[Structured object records]
┌────────

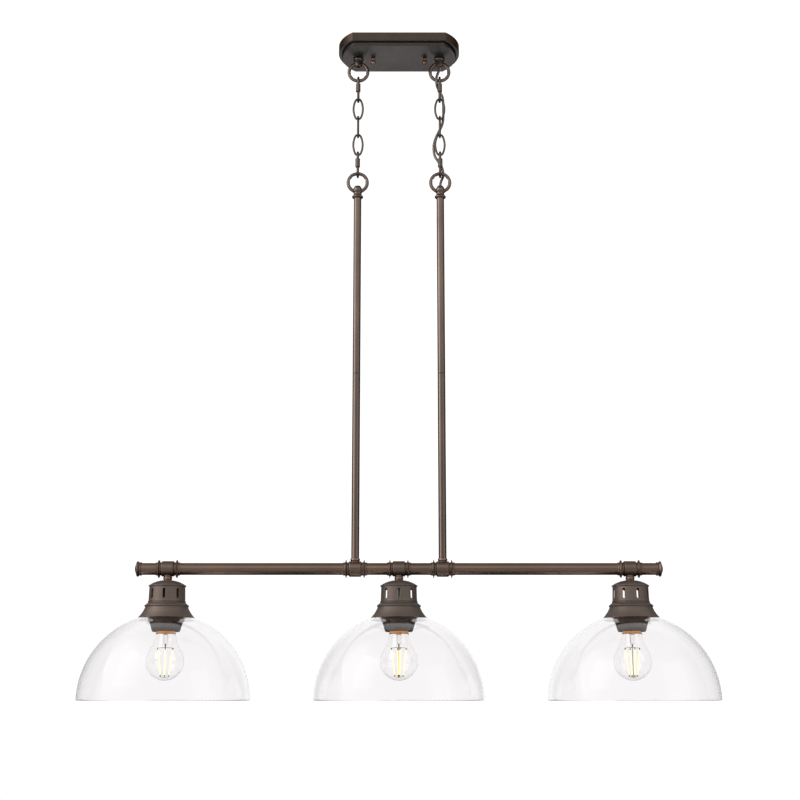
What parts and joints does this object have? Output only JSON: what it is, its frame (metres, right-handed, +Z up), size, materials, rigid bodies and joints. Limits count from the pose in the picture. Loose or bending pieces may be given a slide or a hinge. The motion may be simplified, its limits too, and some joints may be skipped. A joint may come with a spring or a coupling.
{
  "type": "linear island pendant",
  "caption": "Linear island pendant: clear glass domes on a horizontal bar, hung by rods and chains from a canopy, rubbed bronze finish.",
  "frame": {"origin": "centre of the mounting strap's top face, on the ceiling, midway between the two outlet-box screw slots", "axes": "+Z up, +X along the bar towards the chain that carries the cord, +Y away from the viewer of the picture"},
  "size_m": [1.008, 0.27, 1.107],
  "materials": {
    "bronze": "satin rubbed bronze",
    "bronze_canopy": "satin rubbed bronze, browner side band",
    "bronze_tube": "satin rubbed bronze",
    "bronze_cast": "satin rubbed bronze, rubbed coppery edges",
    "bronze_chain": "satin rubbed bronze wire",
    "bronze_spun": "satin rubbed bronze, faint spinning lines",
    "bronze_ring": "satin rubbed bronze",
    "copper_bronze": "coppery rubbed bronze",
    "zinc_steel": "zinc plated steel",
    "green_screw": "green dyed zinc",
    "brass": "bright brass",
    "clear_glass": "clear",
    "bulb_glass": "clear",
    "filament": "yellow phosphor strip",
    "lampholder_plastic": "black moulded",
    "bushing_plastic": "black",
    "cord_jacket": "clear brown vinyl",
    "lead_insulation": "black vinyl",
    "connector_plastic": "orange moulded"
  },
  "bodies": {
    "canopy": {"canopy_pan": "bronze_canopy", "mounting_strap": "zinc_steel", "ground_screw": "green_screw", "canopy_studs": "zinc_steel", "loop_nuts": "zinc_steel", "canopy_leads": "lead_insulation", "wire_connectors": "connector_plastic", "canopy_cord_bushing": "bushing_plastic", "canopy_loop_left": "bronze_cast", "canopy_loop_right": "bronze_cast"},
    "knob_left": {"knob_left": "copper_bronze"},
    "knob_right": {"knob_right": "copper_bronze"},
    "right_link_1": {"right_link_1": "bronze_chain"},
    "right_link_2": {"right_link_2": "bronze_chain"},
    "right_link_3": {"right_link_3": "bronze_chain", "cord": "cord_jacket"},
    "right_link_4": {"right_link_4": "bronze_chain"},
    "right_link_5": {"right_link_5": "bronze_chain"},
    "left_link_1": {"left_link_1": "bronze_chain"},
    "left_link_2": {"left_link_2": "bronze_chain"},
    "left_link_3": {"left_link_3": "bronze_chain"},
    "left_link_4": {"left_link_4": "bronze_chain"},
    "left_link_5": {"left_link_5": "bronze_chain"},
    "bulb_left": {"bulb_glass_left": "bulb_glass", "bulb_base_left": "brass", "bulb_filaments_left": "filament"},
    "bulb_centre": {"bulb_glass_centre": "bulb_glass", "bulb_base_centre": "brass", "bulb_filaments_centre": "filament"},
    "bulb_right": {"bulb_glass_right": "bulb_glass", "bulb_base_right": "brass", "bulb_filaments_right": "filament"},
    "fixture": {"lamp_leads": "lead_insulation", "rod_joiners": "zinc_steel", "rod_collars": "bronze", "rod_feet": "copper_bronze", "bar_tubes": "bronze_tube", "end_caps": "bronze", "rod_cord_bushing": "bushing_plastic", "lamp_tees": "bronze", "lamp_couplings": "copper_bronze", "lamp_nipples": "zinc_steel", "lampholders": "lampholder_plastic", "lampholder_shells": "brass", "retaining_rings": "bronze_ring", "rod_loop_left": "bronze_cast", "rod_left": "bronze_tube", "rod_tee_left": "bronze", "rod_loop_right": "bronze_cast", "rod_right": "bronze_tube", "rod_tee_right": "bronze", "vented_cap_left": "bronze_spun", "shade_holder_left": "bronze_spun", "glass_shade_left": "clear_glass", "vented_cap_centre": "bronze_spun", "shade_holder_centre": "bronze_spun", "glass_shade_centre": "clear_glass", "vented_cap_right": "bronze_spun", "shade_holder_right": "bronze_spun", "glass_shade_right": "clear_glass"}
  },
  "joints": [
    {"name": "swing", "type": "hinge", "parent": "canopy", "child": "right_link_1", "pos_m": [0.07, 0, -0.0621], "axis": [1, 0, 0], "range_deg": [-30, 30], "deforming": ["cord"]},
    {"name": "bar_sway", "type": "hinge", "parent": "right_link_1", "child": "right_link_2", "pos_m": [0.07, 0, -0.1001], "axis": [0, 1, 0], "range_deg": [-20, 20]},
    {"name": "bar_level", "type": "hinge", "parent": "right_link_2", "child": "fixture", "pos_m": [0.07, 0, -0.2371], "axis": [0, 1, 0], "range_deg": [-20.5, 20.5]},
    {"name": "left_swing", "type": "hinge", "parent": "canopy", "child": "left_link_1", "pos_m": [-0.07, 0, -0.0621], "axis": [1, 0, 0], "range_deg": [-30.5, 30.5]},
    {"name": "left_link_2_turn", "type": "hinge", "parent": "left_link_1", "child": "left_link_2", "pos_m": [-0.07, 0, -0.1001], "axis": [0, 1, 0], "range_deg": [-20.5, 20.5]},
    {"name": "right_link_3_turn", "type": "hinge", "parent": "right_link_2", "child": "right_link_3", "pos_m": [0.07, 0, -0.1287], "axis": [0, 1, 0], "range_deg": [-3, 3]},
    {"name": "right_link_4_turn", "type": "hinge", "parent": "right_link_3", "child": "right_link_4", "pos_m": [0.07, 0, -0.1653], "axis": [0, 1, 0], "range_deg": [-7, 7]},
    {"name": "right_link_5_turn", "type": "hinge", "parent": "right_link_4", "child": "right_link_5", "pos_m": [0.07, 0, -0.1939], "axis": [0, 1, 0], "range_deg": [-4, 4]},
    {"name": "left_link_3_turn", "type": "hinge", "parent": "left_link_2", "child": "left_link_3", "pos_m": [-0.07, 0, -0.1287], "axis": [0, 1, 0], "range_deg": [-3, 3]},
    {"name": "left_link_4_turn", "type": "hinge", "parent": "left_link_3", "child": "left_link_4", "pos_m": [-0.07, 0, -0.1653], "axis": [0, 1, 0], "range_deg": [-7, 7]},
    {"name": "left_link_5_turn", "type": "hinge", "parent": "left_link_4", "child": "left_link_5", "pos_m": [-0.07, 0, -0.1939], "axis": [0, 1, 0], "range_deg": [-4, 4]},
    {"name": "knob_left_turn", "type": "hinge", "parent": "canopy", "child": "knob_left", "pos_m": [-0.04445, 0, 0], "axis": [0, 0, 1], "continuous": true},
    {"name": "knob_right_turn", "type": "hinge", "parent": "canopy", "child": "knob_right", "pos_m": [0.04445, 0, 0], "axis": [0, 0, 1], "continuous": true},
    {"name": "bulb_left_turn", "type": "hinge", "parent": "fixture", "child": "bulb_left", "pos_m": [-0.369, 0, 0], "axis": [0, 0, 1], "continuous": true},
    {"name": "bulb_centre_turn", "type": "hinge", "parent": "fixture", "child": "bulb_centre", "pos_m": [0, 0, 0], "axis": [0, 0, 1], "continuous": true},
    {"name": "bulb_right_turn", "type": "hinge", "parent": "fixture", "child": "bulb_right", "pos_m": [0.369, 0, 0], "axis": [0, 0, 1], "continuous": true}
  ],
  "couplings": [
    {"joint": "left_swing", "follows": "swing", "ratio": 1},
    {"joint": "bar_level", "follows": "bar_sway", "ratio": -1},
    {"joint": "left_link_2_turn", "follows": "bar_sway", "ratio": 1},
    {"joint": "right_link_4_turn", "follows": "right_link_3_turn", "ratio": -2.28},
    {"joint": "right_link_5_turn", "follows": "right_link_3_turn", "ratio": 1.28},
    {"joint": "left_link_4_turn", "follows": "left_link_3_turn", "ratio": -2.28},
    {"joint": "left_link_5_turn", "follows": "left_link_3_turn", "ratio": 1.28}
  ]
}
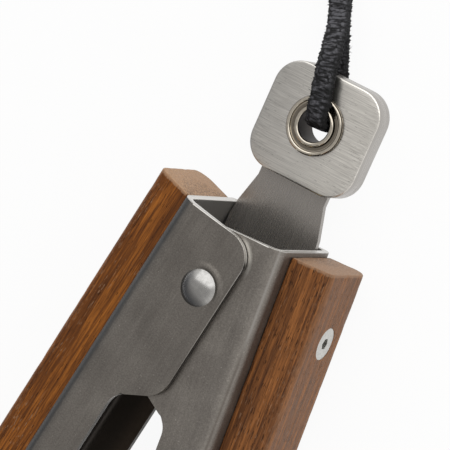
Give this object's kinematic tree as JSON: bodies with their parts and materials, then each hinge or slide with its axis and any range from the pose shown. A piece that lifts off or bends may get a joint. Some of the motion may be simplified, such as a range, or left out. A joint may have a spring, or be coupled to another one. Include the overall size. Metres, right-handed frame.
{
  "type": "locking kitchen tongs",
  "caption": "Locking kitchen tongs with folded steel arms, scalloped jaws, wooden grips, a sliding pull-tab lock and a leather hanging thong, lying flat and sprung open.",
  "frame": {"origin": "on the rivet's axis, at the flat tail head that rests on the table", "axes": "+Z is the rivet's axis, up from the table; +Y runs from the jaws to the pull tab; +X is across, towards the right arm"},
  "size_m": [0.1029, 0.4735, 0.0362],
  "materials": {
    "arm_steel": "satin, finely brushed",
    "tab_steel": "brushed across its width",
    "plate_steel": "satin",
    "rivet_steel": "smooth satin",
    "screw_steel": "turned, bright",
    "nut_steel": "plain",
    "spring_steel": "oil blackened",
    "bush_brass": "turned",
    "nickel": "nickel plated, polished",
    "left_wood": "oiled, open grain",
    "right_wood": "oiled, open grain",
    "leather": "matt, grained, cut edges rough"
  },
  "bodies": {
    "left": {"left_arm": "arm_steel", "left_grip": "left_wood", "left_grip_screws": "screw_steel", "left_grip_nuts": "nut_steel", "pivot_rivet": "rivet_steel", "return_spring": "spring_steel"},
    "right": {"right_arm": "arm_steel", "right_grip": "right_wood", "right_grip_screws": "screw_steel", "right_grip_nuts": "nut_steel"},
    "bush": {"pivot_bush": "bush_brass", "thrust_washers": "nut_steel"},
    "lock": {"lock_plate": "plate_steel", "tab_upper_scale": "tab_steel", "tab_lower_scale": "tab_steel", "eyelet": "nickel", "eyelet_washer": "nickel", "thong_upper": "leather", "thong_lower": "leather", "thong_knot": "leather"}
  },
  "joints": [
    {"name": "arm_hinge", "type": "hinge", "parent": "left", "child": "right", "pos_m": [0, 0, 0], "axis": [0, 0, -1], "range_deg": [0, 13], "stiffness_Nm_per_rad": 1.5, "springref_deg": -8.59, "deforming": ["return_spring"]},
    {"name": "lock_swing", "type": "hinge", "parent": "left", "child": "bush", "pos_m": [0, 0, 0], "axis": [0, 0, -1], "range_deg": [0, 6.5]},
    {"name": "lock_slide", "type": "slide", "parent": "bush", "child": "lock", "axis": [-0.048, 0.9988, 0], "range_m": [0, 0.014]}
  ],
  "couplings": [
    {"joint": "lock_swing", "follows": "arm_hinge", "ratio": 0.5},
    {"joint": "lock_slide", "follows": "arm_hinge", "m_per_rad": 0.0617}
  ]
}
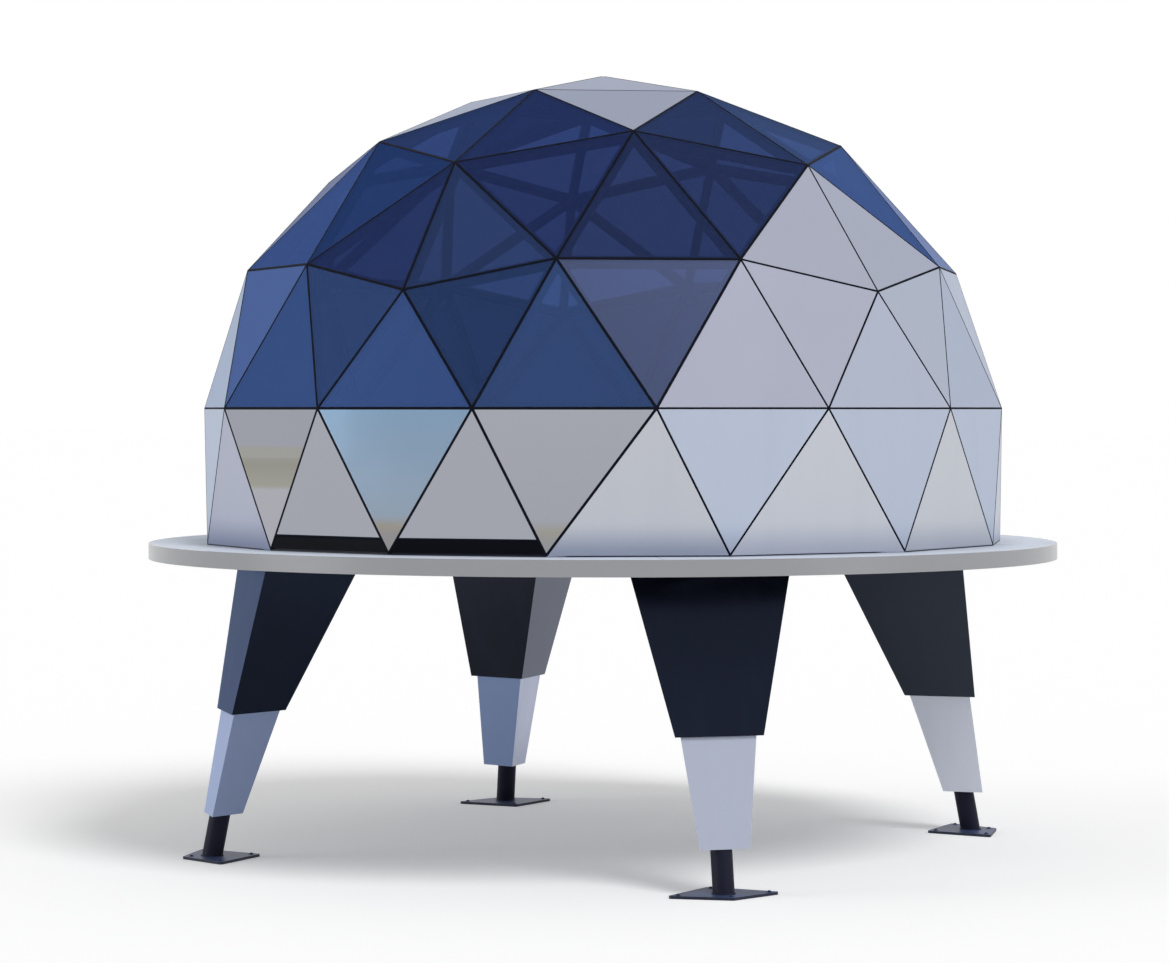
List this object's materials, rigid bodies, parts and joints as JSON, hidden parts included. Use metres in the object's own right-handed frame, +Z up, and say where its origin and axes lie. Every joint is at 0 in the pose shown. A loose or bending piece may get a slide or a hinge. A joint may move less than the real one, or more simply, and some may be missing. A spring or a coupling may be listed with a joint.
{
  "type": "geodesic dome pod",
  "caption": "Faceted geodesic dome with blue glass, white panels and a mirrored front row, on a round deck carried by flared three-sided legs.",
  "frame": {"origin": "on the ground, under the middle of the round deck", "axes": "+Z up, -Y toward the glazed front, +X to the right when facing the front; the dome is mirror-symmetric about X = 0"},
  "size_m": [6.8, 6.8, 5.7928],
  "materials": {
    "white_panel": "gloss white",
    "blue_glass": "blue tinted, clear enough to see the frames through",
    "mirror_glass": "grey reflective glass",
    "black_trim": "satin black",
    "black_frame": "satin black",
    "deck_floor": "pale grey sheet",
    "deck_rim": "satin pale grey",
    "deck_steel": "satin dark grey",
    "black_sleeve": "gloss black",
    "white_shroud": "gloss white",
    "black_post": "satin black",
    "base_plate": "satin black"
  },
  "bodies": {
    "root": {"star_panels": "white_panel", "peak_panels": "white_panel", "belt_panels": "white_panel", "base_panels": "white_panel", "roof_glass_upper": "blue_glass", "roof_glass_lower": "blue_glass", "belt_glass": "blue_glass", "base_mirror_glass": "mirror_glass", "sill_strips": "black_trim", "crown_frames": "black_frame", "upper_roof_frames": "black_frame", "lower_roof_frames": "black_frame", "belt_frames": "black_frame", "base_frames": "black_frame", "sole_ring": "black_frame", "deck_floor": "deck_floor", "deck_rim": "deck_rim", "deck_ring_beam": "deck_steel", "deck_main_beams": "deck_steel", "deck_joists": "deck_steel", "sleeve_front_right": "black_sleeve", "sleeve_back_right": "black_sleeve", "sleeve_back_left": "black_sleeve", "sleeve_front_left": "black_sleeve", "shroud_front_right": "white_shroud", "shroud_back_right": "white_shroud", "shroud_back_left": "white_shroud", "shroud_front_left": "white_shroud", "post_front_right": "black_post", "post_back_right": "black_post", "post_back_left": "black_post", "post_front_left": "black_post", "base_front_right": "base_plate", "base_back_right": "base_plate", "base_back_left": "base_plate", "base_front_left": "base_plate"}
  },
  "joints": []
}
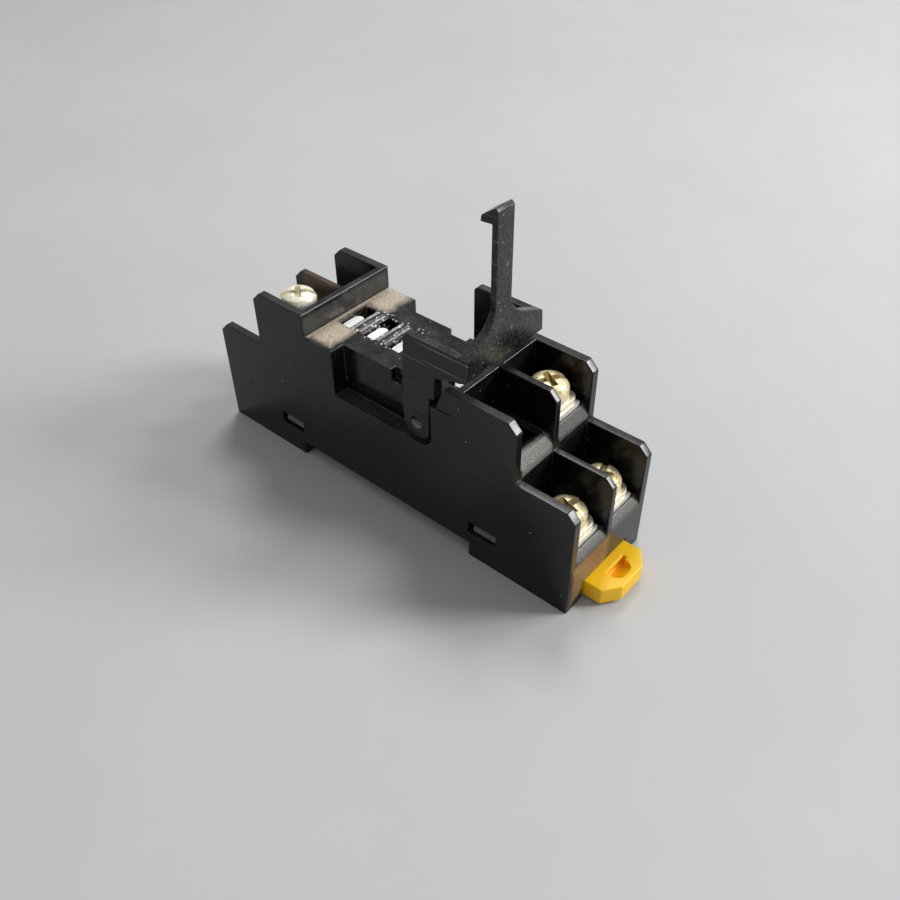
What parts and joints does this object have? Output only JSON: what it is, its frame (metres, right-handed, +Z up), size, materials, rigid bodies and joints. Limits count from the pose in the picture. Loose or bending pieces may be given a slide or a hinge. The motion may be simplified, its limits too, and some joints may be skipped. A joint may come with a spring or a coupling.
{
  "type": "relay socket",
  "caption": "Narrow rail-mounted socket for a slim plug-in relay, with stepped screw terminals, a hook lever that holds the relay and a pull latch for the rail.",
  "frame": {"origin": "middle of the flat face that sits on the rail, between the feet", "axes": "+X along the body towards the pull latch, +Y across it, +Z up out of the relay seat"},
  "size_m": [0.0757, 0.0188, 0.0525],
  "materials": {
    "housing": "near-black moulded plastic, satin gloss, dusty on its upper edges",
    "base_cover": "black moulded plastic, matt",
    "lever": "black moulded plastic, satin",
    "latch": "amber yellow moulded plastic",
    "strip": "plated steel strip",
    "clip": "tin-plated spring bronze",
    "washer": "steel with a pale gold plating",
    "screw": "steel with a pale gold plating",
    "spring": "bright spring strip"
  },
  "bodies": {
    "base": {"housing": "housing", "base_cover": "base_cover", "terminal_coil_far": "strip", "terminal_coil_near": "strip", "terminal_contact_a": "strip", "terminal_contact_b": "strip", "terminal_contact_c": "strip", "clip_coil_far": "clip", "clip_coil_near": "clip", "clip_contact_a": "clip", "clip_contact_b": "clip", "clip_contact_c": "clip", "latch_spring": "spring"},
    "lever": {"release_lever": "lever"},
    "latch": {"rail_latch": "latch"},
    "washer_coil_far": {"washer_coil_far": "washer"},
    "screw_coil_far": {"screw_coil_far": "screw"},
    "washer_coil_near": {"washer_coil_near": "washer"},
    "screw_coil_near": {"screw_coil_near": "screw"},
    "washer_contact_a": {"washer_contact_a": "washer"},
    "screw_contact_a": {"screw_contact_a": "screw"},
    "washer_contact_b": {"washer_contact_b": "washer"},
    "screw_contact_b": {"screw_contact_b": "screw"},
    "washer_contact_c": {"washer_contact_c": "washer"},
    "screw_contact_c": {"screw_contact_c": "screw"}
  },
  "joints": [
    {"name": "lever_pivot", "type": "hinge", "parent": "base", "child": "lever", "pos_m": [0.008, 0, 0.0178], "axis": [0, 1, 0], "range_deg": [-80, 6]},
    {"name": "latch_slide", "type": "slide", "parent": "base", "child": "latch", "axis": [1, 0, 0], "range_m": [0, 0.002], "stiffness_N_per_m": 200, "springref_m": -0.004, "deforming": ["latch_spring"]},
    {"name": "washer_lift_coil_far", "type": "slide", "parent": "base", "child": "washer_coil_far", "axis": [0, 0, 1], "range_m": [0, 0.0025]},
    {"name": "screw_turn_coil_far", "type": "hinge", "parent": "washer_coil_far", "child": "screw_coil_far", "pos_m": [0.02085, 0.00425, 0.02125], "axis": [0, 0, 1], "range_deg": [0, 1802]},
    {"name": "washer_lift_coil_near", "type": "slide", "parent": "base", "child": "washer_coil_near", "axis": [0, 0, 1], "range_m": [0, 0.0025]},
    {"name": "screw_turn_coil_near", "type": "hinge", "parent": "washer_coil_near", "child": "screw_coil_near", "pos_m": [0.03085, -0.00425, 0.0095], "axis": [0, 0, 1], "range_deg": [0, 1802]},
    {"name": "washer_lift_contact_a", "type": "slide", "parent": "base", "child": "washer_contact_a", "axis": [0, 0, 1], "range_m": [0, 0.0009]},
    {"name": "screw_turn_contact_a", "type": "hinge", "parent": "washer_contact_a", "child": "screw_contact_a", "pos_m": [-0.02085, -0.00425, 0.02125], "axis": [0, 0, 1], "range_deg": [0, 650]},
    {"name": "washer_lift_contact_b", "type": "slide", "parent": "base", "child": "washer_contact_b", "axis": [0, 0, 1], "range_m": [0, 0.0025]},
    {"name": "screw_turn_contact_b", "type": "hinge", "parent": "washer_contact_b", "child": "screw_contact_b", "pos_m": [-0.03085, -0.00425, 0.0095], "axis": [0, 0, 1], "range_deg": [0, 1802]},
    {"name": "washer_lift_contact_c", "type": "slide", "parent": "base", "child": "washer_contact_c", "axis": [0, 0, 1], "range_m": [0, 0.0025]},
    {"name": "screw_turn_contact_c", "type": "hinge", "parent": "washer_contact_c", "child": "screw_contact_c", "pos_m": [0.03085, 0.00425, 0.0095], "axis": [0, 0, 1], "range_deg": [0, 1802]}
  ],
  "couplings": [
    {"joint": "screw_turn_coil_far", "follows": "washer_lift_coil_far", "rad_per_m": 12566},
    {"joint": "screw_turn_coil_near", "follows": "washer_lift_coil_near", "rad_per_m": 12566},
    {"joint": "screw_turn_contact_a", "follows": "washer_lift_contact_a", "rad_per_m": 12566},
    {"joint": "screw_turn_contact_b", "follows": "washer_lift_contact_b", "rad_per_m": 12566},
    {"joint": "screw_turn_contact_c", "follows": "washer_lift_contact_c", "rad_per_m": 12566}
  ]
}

└────────

## WHAT YOU HAVE TO DO
Above are the entries; count how many of their lines contain the word "shown" and give only that number.

## RESPONSE TO THE TASK
2